On ne leur a pas demandé leur avis, mais c’est pour leur bien.

En l’espace de trois mois, je suis passée de proche aidante significative, de fille unique indispensable à une insolite personne masquée qui surgit dans un espace non habituel d’un CHSLD, tentant de rester présente à l’esprit confus de sa mère nonagénaire qui ne saisit pas ce qui se passe. On bouleverse ses habitudes bien ancrées sans lui demander son avis, mais c’est pour son bien !

Dans notre Québec pas fou de ses vieux, du jour au lendemain, il aurait fallu que toutes les techniciennes en loisir et en éducation spécialisée de tous les CHSLD réussissent à convertir des aînés peu rompus aux technologies numériques en accros du virtuel. Elles ont dû laisser de côté toute autre forme de stimulation, d’activités ludiques. On leur confiait une mission quasi impossible sans l’aide de collaborateurs ni de bénévoles : garder intacts les liens familiaux et familiers.

Avec raison, voyant poindre des histoires d’horreur, des familles s’inquiétaient pour l’être cher. La COVID-19 allait-elle éclore dans « leur » CHSLD ? Y avait-il un protocole rigoureux à respecter ? Y aurait-il suffisamment d’équipement de protection ? L’être cher se laisserait-il sombrer dans une dépression ? Comment se porterait son moral ? Que répondre quand il pleurerait notre absence ? Quels souvenirs allaient s’effacer ? Notre visage leur serait-il familier au jour des retrouvailles ?

Ils étaient des pions dans un système hospitalocentriste, des otages dans des lieux clos, vétustes ou non, en proie à tous les risques. On ne leur a pas demandé leur avis ni celui de leur famille. On a fermé subitement la porte aux proches aidants, même ceux qui prodiguaient des soins quasi quotidiennement.

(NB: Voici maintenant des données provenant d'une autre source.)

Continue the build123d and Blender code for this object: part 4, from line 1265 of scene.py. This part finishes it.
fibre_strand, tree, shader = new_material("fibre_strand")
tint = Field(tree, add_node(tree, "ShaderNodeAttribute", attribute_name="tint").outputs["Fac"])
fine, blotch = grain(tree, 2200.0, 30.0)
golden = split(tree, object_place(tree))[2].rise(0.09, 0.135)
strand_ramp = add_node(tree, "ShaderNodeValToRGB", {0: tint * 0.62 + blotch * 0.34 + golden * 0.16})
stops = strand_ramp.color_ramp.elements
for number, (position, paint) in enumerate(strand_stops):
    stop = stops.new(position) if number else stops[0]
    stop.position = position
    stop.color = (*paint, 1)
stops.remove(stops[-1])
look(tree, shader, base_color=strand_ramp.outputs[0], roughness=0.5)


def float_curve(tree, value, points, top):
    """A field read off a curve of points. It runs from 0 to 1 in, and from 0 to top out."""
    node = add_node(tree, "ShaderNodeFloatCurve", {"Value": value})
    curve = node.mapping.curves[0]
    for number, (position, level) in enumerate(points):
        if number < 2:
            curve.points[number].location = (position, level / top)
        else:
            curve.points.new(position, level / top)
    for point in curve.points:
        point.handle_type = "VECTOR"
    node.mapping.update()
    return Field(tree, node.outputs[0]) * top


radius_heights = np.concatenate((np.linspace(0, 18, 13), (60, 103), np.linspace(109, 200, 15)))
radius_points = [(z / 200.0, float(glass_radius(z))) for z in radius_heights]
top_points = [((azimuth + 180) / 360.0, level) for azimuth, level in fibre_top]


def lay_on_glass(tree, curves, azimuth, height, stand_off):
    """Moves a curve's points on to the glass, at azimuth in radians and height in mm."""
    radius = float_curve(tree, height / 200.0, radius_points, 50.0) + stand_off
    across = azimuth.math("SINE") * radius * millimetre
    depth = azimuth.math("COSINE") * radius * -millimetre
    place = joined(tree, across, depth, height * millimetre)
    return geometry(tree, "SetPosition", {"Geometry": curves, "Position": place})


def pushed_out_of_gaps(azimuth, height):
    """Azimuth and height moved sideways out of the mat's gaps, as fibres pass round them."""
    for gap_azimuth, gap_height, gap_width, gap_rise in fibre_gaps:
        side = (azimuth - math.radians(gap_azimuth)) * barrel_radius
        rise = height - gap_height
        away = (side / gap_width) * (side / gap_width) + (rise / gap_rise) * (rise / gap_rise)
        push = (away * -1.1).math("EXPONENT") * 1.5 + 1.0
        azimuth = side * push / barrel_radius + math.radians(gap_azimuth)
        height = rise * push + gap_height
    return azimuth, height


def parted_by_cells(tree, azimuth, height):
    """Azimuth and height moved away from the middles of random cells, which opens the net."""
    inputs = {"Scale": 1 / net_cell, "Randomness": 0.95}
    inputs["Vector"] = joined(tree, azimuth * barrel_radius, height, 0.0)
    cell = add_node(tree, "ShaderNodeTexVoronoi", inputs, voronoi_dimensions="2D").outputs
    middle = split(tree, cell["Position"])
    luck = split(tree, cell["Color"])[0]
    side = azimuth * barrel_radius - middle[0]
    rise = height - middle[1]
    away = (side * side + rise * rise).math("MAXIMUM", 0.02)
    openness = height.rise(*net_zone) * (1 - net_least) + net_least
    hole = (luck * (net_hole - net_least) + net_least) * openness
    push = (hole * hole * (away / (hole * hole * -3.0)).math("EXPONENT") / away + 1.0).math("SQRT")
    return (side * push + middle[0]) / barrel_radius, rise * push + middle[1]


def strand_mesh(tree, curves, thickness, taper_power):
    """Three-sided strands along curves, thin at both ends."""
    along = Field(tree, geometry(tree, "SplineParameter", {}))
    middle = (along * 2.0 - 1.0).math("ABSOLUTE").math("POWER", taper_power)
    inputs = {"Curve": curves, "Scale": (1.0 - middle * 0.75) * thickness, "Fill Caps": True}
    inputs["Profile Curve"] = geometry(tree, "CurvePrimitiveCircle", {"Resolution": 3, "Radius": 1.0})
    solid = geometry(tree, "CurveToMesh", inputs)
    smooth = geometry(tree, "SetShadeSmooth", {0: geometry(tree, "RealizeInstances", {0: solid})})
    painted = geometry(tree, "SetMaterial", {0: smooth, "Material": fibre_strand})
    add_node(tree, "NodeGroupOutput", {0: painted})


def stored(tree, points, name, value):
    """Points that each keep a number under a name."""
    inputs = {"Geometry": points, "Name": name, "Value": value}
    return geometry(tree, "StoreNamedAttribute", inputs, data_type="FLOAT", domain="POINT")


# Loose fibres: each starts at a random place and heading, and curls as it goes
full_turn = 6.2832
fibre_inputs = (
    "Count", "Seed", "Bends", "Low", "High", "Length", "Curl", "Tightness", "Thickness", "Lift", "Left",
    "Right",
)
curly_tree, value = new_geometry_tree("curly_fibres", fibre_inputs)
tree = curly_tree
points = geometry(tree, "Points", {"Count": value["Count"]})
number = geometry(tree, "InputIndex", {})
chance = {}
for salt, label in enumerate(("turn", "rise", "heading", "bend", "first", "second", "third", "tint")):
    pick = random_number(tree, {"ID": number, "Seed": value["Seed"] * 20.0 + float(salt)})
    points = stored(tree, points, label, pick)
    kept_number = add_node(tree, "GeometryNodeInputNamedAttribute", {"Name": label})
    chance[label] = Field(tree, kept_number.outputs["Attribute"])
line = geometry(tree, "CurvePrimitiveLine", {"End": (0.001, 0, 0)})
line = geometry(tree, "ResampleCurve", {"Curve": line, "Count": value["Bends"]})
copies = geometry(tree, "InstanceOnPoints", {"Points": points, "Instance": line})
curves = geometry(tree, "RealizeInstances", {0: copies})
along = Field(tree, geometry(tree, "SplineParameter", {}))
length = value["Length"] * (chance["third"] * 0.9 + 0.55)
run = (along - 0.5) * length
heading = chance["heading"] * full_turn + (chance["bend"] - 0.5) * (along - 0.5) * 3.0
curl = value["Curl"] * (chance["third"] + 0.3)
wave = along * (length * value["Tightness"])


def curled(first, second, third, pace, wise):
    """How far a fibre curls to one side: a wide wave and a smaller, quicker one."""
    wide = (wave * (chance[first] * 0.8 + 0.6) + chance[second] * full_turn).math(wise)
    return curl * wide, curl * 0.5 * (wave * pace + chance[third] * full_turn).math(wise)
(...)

Pas de fête de Pâques, pas de fête des Mères. Pas de parloir. Comme pour les pouponnières d’antan, on roulait les vieux vers une fenêtre pour prouver qu’ils étaient encore en vie, mais vivants ? Les portes ont juste été entrouvertes aux proches aidants, puis aux visiteurs. On ne leur a pas demandé leur avis quant aux modalités. Les résidants ont peu ou pas reconnu la visite. Ils n’ont pas compris pourquoi la présence était distante alors que le personnel se tient tout près d’eux. Ils n’ont pas compris pourquoi l’étreinte était interdite. On n’a pas su tenir compte des spécificités des résidants en unités d’alzheimer. Je croyais qu’un comité d’experts en gériatrie conseillait la Santé publique et le ministère de la Santé.

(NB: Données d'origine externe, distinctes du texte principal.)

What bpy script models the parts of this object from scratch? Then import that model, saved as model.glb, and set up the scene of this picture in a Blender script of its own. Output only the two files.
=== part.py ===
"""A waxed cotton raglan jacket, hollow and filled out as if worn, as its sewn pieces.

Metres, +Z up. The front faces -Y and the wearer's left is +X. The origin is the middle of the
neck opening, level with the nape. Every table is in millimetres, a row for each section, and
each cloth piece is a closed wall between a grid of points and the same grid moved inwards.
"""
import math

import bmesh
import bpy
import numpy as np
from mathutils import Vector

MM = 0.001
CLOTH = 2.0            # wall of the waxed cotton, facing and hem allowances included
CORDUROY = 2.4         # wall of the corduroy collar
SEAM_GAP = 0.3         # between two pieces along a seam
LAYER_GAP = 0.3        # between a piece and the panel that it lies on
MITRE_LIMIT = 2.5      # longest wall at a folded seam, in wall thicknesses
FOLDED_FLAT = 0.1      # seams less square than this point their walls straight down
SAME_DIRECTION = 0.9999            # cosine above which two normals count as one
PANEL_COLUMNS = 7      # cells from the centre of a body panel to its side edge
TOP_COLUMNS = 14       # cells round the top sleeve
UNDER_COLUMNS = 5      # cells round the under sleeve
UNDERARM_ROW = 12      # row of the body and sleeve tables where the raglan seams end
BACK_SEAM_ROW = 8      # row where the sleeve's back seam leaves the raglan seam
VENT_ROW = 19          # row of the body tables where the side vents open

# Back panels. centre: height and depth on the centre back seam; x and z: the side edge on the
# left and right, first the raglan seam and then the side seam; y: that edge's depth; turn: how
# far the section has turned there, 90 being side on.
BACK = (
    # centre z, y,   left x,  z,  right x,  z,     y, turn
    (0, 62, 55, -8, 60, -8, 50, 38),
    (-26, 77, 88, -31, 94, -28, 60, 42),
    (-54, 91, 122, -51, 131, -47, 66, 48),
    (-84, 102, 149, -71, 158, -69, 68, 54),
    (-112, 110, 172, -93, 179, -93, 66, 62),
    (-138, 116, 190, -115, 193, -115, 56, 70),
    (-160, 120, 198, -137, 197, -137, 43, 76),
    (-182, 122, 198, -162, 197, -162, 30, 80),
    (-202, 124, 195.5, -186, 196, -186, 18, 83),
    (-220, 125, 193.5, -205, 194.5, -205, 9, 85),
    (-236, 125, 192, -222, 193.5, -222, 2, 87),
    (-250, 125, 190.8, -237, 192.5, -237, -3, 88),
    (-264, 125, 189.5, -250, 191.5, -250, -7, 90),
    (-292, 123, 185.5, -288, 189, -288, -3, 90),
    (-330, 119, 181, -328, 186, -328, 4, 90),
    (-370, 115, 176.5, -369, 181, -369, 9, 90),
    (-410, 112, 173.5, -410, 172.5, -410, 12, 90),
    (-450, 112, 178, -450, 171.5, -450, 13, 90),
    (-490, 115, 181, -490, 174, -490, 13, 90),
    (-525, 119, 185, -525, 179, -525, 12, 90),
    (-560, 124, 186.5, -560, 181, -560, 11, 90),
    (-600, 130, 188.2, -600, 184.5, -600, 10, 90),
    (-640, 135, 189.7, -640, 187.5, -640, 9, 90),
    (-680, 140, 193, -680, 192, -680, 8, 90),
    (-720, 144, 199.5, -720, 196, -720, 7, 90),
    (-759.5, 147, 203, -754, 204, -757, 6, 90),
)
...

On n’a pas su préparer les âmes déboussolées, esseulées, à risquer de le devenir encore plus dans cette expérience inédite de recevoir du réconfort à deux mètres de distance. Distance physique et sociale. On n’a pas pressenti le malaise, le stress des familles qu’on traite encore comme si elles étaient radioactives. On en fait fi.

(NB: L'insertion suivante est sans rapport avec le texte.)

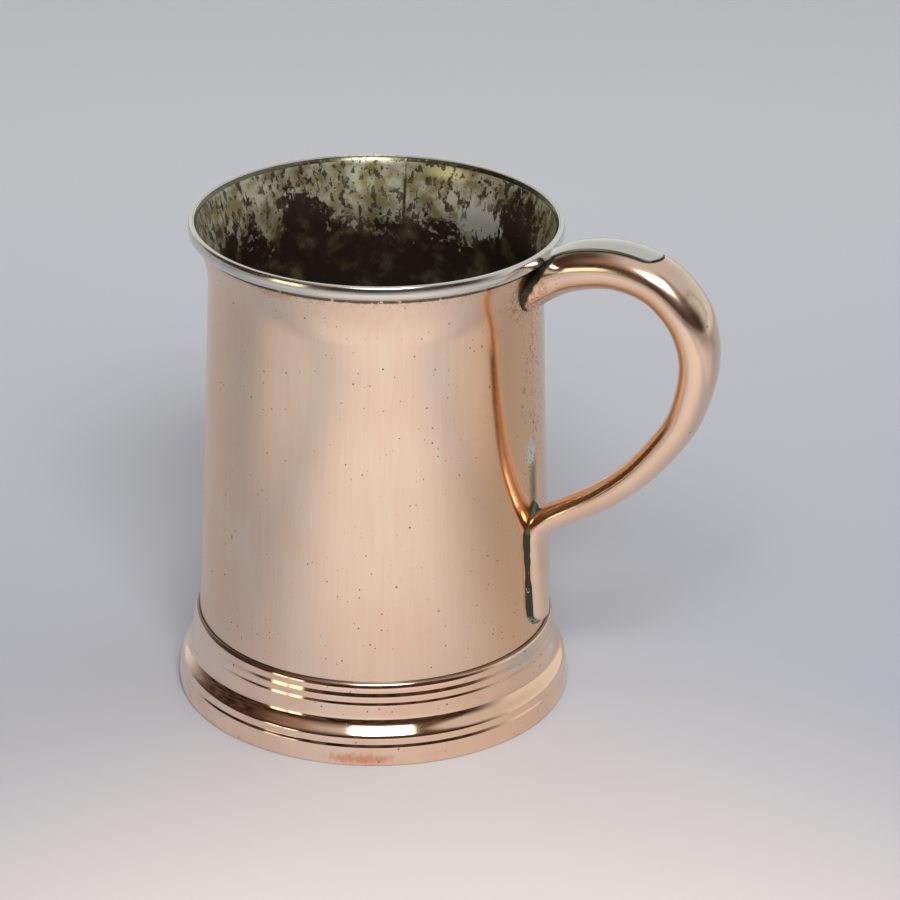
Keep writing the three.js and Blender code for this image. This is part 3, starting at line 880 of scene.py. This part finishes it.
class Finish:
    """A material with one Principled shader, laid out in millimetres round the barrel's axis."""

    def __init__(self, name, **constants):
        self.material = bpy.data.materials.new(name)
        self.material.use_nodes = True
        self.tree = self.material.node_tree
        self.shader = self.tree.nodes["Principled BSDF"]
        for key, value in constants.items():
            self.shader.inputs[key.replace("_", " ")].default_value = value
        metres = Flow(self.tree).node("TexCoord", output="Object")
        self.place = metres.node("VectorMath", {"operation": "SCALE"}, {0: metres, "Scale": 1000})
        x, self.y, self.z = self.place.parts()
        self.x = x - AXIS_X
        self.ahead = self.x * math.sin(FRONT) - self.y * math.cos(FRONT)
        self.aside = self.x * math.cos(FRONT) + self.y * math.sin(FRONT)

    def set(self, **values):
        for key, value in values.items():
            self.tree.links.new(value.socket, self.shader.inputs[key.replace("_", " ")])

    def stretched(self, grain, shift):
        """The place with each axis divided by a grain in millimetres, moved along by a shift."""
        x, y, z = grain if isinstance(grain, tuple) else (grain,) * 3
        return self.place.node("VectorMath", {"operation": "MULTIPLY_ADD"}, {
            0: self.place, 1: (1 / x, 1 / y, 1 / z), 2: (7.3 * shift, 3.1 * shift, 5.7 * shift),
        })

    def noise(self, grain, detail=3.0, rough=0.55, twist=0.0, shift=0.0):
        """Cloudy noise from 0 to 1 whose lumps are about one grain across, in millimetres."""
        return self.place.node("TexNoise", None, {
            "Vector": self.stretched(grain, shift), "Scale": 1.0,
            "Detail": detail, "Roughness": rough, "Distortion": twist,
        })

    def pits(self, cell, size, share, shift=0.0):
        """Scattered round specks: 1 in the middle of each, 0 between them."""
        cells = self.place.node(
            "TexVoronoi", None, {"Vector": self.stretched(cell, shift), "Scale": 1.0}
        )
        chance = Flow(self.tree, cells.socket.node.outputs["Color"]).parts()[0]
        span = cell[0] if isinstance(cell, tuple) else cell
        reach = ((chance - (1 - share)) / share).larger(0.0) * (size / span) + 0.0001
        return (cells / reach).falls(0.55, 1.0)

    def spot(self, turn, height, half_width, half_height, soft=0.4, ragged=None, amount=0.0):
        """A patch on the barrel's round, placed by its turn from the front in degrees."""
        angle = math.radians(turn)
        across = self.aside * math.cos(angle) - self.ahead * math.sin(angle)
        facing = self.aside * math.sin(angle) + self.ahead * math.cos(angle)
        far = ((across / half_width) ** 2 + ((self.z - height) / half_height) ** 2) ** 0.5
        if ragged is not None:
            far = far + (ragged - 0.5) * amount
        return far.falls(1 - soft, 1 + soft) * facing.rises(0, 5)

    def ball(self, x, y, z, radii, soft=0.4, ragged=None, amount=0.0):
        """A patch round a place of the part, in millimetres from the barrel's axis."""
        steps = ((self.x - x) / radii[0], (self.y - y) / radii[1], (self.z - z) / radii[2])
        far = (steps[0] ** 2 + steps[1] ** 2 + steps[2] ** 2) ** 0.5
        if ragged is not None:
            far = far + (ragged - 0.5) * amount
        return far.falls(1 - soft, 1 + soft)

    def off_plate(self):
        """How far a place is outside the thumb plate's outline, in millimetres."""
        straight = PLATE_REACH - PLATE_HALF_WIDTH
        return ((self.x - straight).larger(0.0) ** 2 + self.y ** 2) ** 0.5 - PLATE_HALF_WIDTH

    def bump(self, height, strength=1.0, depth=0.1):
        """Turns a height from 0 to 1 into a bump of a depth in millimetres."""
        return self.place.node(
            "Bump", None, {"Height": height, "Strength": strength, "Distance": depth * MM}
        )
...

On ne reconnaît plus le prétendu milieu de vie. On brime le droit à la dignité, le droit de visite, peu importe l’impact psychosocial, la détérioration en accéléré, peu importe le tissu social.

Et tout cela pour la protection d’aînés vulnérables. Quel sort injuste et navrant que de se retrouver en CHSLD parce que dans cet « autre monde » de notre société dite moderne prévaut la mise au rancart, empreinte d’infantilisation, de personnes âgées aux prises avec la maladie de l’oubli, de la phase modérée à sévère où, en temps de pandémie, on les protège contre un nouveau virus en contribuant à l’effacement de liens familiaux fondamentaux, voire à l’absence de rituel de fin de vie !

Cela me révolte profondément, car ce que voit ma génération de baby-boomers en CHSLD est le reflet de ce qui pourrait nous attendre.

Et, croyez-moi, j’ai bien essayé de faire valoir les droits et les besoins d’une nonagénaire vulnérable. Il devient impossible de plaider en faveur de tout assouplissement des modalités, du cas par cas. Les gestionnaires d’établissement et de CIUSSS ne craignent qu’une seule éventualité : l’éclosion de la COVID-19 sur laquelle « zoomeraient » les médias. Leur importe peu le dommage collatéral qu’induisent des règles sanitaires trop strictes.